Inspirada por seu amor pelo drama criminal britânico, Patti também está trabalhando numa história de detetives. “Estava em Londres um dia, sentada na grama na igreja St. Giles, perto da Denmark Street e, de repente, toda uma história veio na minha cabeça. Foi como assistir a um filme. Não estava chapada nem nada disso. Vi a história e sabia que deveria escrevê-la. Até considerei me mudar pra Brighton. Pensei em apenas pegar um quarto num hotel lá e trabalhar na minha história de detetives.” Patti é tão fã de histórias de detetives que ela até já apareceu num episódio de Criminal Intent, “Iam cancelar a série e me chamaram para fazer uma cena. Eu deveria ser uma professora de antiguidades falando a uns alunos, algo assim. Foi divertido!”

Antes de nos separarmos, não pude deixar de pedir algum tipo de conselho a Patti. No início dos anos 1970, ela era uma jornalista musical, escrevia críticas para a Rolling Stone e a Creem. Pergunto a ela o que faz um bom jornalista musical. “Acho que a coisa mais importante é se focar no trabalho”. Ela responde. “Quando leio esse suposto jornalismo e vejo um monte de tiradinhas espertas e as pessoas tentando tanto parecerem legais ou depreciarem alguém ao invés de darem uma real noção do trabalho sobre a qual estão escrevendo, penso que nada disso é verdadeiro e não está sendo útil pra ninguém a não ser para o próprio jornalista.”

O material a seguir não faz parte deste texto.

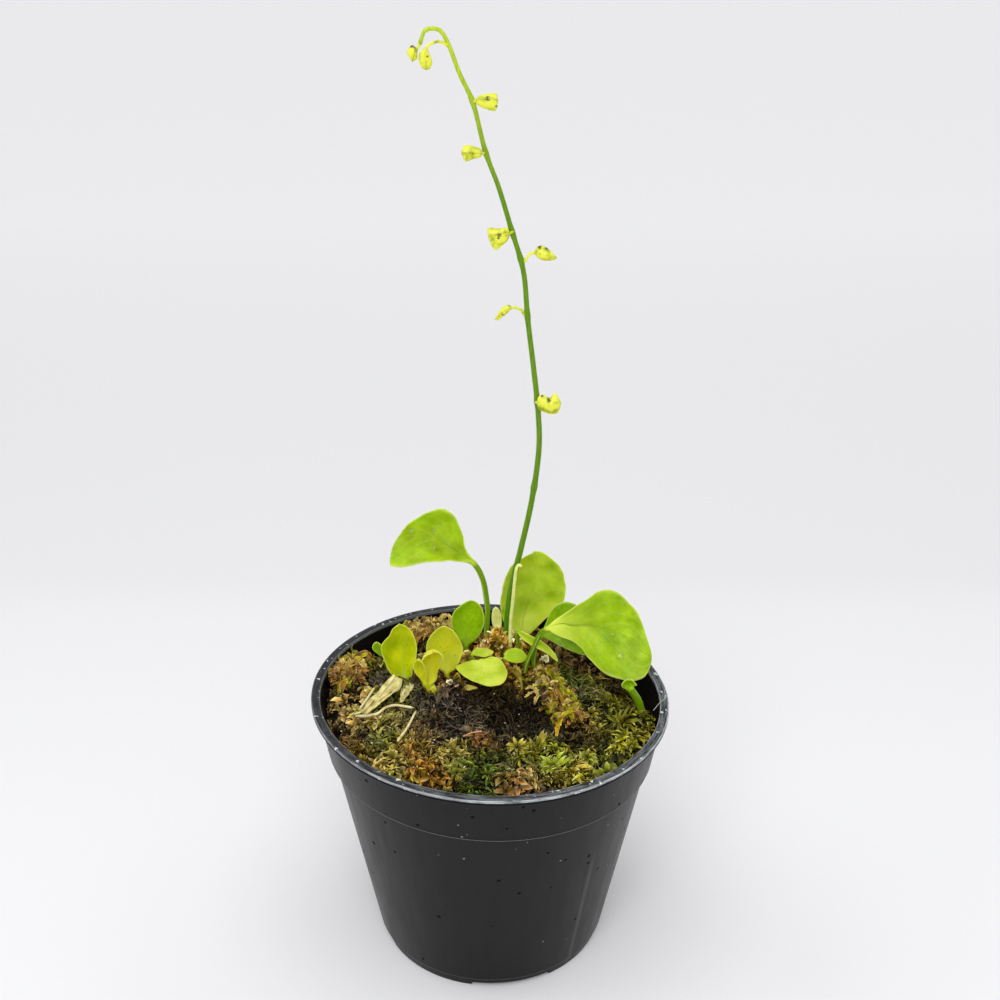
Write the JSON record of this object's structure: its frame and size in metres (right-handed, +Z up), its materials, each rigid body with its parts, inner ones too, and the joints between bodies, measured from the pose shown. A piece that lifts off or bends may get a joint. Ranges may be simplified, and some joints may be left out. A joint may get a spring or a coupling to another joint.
{
  "type": "potted bladderwort",
  "caption": "Terrestrial bladderwort with spoon-shaped leaves and one tall arching scape of two-lobed calyces, growing in sphagnum moss in a round black nursery pot.",
  "frame": {"origin": "centre of the pot's foot, on the surface that the pot stands on", "axes": "+Z up along the pot's axis; -Y towards the plant's front, the side with the flat centre leaf; +X to the right seen from the front"},
  "size_m": [0.09, 0.09, 0.2266],
  "materials": {
    "pot_plastic": "satin black polypropylene, scuffed",
    "sphagnum": "damp living sphagnum, olive to rust",
    "dry_moss": "dry tan sphagnum",
    "leaf_green": "smooth soft leaf, slightly glossy",
    "young_leaf": "smooth soft yellow-green leaf",
    "scape_green": "smooth green stem",
    "calyx_yellow": "smooth yellow-green calyx with dark spots",
    "straw": "dry pale straw",
    "old_leaf": "old olive-brown leaf"
  },
  "bodies": {
    "root": {"nursery_pot": "pot_plastic", "moss_bed": "sphagnum", "dry_moss_clump": "dry_moss", "rear_moss_clump": "dry_moss", "left_moss_clump": "dry_moss", "tall_spoon_leaf": "leaf_green", "back_leaf": "leaf_green", "broad_right_leaf": "leaf_green", "under_right_leaf": "leaf_green", "folded_leaf": "leaf_green", "uncurling_shoot": "leaf_green", "rear_round_leaf": "leaf_green", "hidden_left_leaf": "leaf_green", "centre_leaf": "leaf_green", "nodding_leaflet": "leaf_green", "right_leaflet": "leaf_green", "round_left_leaf": "young_leaf", "round_middle_leaf": "young_leaf", "trumpet_leaf": "young_leaf", "flower_scape": "scape_green", "calyx_1": "calyx_yellow", "calyx_2": "calyx_yellow", "calyx_3": "calyx_yellow", "calyx_4": "calyx_yellow", "calyx_5": "calyx_yellow", "calyx_6": "calyx_yellow", "upper_tip_bud": "calyx_yellow", "lower_tip_bud": "calyx_yellow", "dry_stalk": "straw", "pale_sheath": "straw", "withered_leaf": "straw", "long_stolon": "straw", "front_stolon": "straw", "side_stolon": "straw", "old_left_leaflet": "old_leaf", "old_front_leaflet": "old_leaf", "old_right_leaflet": "old_leaf", "dark_runner": "old_leaf"}
  },
  "joints": []
}
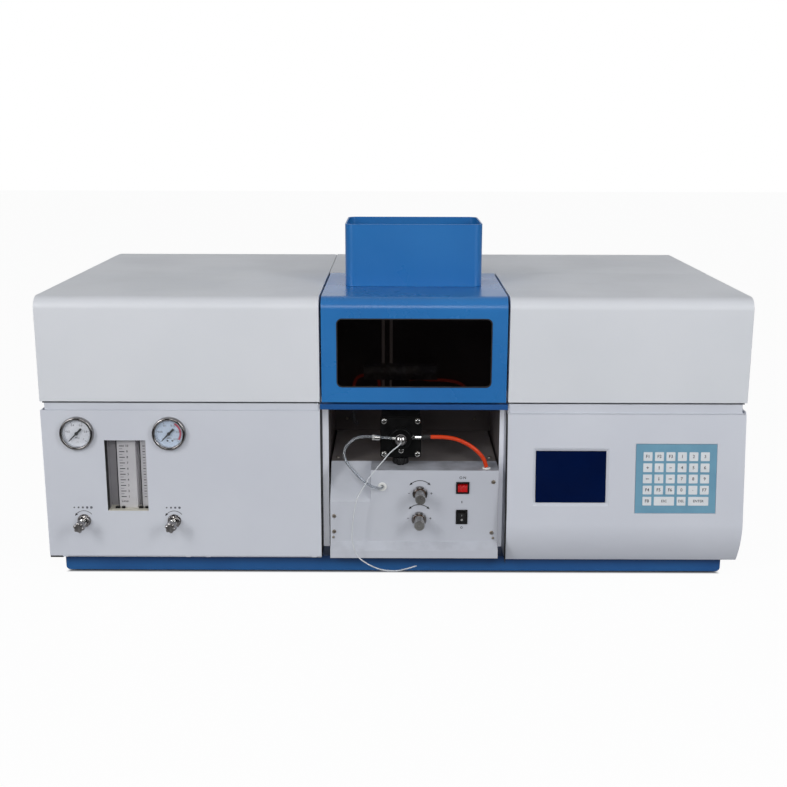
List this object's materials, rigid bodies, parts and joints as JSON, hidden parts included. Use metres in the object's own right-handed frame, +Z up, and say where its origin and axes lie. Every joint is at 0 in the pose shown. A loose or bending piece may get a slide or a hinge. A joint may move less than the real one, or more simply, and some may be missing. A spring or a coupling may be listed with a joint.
{
  "type": "atomic absorption spectrometer",
  "caption": "Bench atomic absorption spectrometer: grey sheet housing on a blue base, lifting flame hood with chimney, burner bay, gas panel and leaning keypad console.",
  "frame": {"origin": "on the bench under the middle of the whole outline", "axes": "+X along the front towards the keypad console, +Y to the back, +Z up"},
  "size_m": [1.02, 0.592, 0.511],
  "materials": {
    "plinth_paint": "blue paint on a cast aluminium tray",
    "panel_paint": "satin grey paint",
    "bay_sheet": "dark heat-stained sheet",
    "cover_paint": "satin light grey paint",
    "display": "dark blue display",
    "keypad_film": "printed blue film",
    "blue_paint": "satin blue paint",
    "tinted_pane": "dark heat-proof glass",
    "chrome": "bright plating",
    "black_enamel": "black paint",
    "clear_block": "clear acrylic",
    "turned_steel": "turned steel",
    "black_plastic": "black moulding",
    "red_plastic": "red moulding",
    "white_plastic": "white moulding",
    "chamber_plastic": "black engineering plastic",
    "titanium": "bead-blasted titanium",
    "clear_tube": "clear soft tube",
    "orange_hose": "orange rubber hose",
    "white_tube": "milky fine tube",
    "dark_metal": "dark anodised aluminium",
    "lamp_glass": "clear glass lamp",
    "bright_aluminium": "turned aluminium",
    "cast_aluminium": "black painted aluminium casting",
    "brass": "machined brass"
  },
  "bodies": {
    "case": {"base_plinth": "plinth_paint", "left_cabinet": "panel_paint", "right_cabinet": "panel_paint", "left_deck": "panel_paint", "right_deck": "panel_paint", "rear_panel": "panel_paint", "burner_bay": "bay_sheet", "burner_tray": "bay_sheet", "gas_box_cover": "cover_paint", "sill_rail": "plinth_paint", "left_front_panel": "panel_paint", "control_console": "panel_paint", "display_module": "display", "keypad_overlay": "keypad_film", "rear_top_cover": "cover_paint", "air_gauge": "chrome", "fuel_gauge": "chrome", "air_flowmeter": "clear_block", "fuel_flowmeter": "clear_block", "air_valve_bonnet": "chrome", "fuel_valve_bonnet": "chrome", "cross_nut": "chrome", "height_nut": "chrome", "igniter_switch_frame": "black_plastic", "mains_switch_frame": "black_plastic", "air_grommet": "white_plastic", "fuel_grommet": "white_plastic", "air_hose": "clear_tube", "fuel_hose": "orange_hose", "lens_tube_left": "bright_aluminium", "lens_tube_right": "bright_aluminium", "monochromator": "cast_aluminium", "gas_inlets": "brass", "mains_inlet": "black_plastic"},
    "hood": {"flame_hood": "blue_paint", "hood_window": "tinted_pane", "chimney": "blue_paint"},
    "lamp_lid": {"lamp_cover": "cover_paint"},
    "monochromator_lid": {"monochromator_cover": "cover_paint"},
    "air_pointer": {"air_gauge_pointer": "black_enamel"},
    "fuel_pointer": {"fuel_gauge_pointer": "black_enamel"},
    "air_flow_float": {"air_float": "black_enamel"},
    "fuel_flow_float": {"fuel_float": "black_enamel"},
    "air_valve": {"air_valve_knob": "chrome"},
    "fuel_valve": {"fuel_valve_knob": "chrome"},
    "cross_adjuster": {"cross_knob": "turned_steel"},
    "height_adjuster": {"height_knob": "turned_steel"},
    "igniter_key": {"igniter_rocker": "red_plastic"},
    "mains_key": {"mains_rocker": "black_plastic"},
    "cross_slide": {"cross_carriage": "turned_steel"},
    "burner_lift": {"lift_column": "turned_steel", "spray_chamber": "chamber_plastic", "nebuliser": "chrome", "fuel_barb": "chrome", "drain_nut": "black_plastic", "burner_head": "titanium", "sample_capillary": "white_tube"},
    "turret": {"lamp_turret": "dark_metal", "lamp_one": "lamp_glass", "lamp_two": "lamp_glass"}
  },
  "joints": [
    {"name": "hood_hinge", "type": "hinge", "parent": "case", "child": "hood", "pos_m": [0.02975, 0.0064, 0.415], "axis": [-1, 0, 0], "range_deg": [0, 75]},
    {"name": "lamp_lid_hinge", "type": "hinge", "parent": "case", "child": "lamp_lid", "pos_m": [-0.308, 0.267, 0.415], "axis": [-1, 0, 0], "range_deg": [0, 70]},
    {"name": "monochromator_lid_hinge", "type": "hinge", "parent": "case", "child": "monochromator_lid", "pos_m": [0.33775, 0.0064, 0.415], "axis": [-1, 0, 0], "range_deg": [0, 75]},
    {"name": "air_pointer_turn", "type": "hinge", "parent": "case", "child": "air_pointer", "pos_m": [-0.4582, -0.2665, 0.2193], "axis": [0, 1, 0], "range_deg": [0, 270], "stiffness_Nm_per_rad": 0.0002},
    {"name": "fuel_pointer_turn", "type": "hinge", "parent": "case", "child": "fuel_pointer", "pos_m": [-0.3245, -0.2665, 0.2193], "axis": [0, 1, 0], "range_deg": [0, 270], "stiffness_Nm_per_rad": 0.0002},
    {"name": "air_float_rise", "type": "slide", "parent": "case", "child": "air_flow_float", "axis": [0, 0, 1], "range_m": [0, 0.092]},
    {"name": "fuel_float_rise", "type": "slide", "parent": "case", "child": "fuel_flow_float", "axis": [0, 0, 1], "range_m": [0, 0.092]},
    {"name": "air_valve_turn", "type": "hinge", "parent": "case", "child": "air_valve", "pos_m": [-0.4557, -0.282, 0.0852], "axis": [0, -1, 0], "range_deg": [0, 1800]},
    {"name": "fuel_valve_turn", "type": "hinge", "parent": "case", "child": "fuel_valve", "pos_m": [-0.3227, -0.282, 0.0852], "axis": [0, -1, 0], "range_deg": [0, 1800]},
    {"name": "cross_adjuster_turn", "type": "hinge", "parent": "case", "child": "cross_adjuster", "pos_m": [0.0395, -0.282, 0.1292], "axis": [0, 1, 0], "range_deg": [-1800, 1800]},
    {"name": "cross_slide_travel", "type": "slide", "parent": "case", "child": "cross_slide", "axis": [0, 1, 0], "range_m": [-0.005, 0.005], "deforming": ["air_hose", "fuel_hose"]},
    {"name": "height_adjuster_turn", "type": "hinge", "parent": "case", "child": "height_adjuster", "pos_m": [0.0384, -0.282, 0.0897], "axis": [0, 1, 0], "range_deg": [0, 65.5]},
    {"name": "burner_lift_travel", "type": "slide", "parent": "cross_slide", "child": "burner_lift", "axis": [0, 0, 1], "range_m": [0, 0.012], "deforming": ["air_hose", "fuel_hose"]},
    {"name": "igniter_press", "type": "hinge", "parent": "case", "child": "igniter_key", "pos_m": [0.102, -0.259, 0.1376], "axis": [1, 0, 0], "range_deg": [-16, 0]},
    {"name": "mains_press", "type": "hinge", "parent": "case", "child": "mains_key", "pos_m": [0.1012, -0.259, 0.0928], "axis": [1, 0, 0], "range_deg": [-16, 0]},
    {"name": "turret_turn", "type": "hinge", "parent": "case", "child": "turret", "pos_m": [-0.3, -0.0855, 0.336], "axis": [1, 0, 0], "continuous": true}
  ],
  "couplings": [
    {"joint": "cross_adjuster_turn", "follows": "cross_slide_travel", "rad_per_m": 6283.2},
    {"joint": "height_adjuster_turn", "follows": "burner_lift_travel", "rad_per_m": 95.238}
  ]
}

“A ideia de ser um crítico não é necessariamente criticar, é abrir os olhos das pessoas. Você está partilhando com as pessoas algo que você considera interessante, algo que eles talvez não consigam ver sozinhos. E por isso que eu escrevia coisas sobre Clifton Chenier, ou os irmãos Allman quando estrearam, ou Patty Waters. Não estou dizendo que são ótimos nem nada disso, só estou dizendo que eu sabia qual era minha função, e a função de um jornalista não é mostrar quão bacanas eles são. A função do jornalista é servir ao povo e você quer dar-lhes algo e elevar e enriquecer suas vidas.”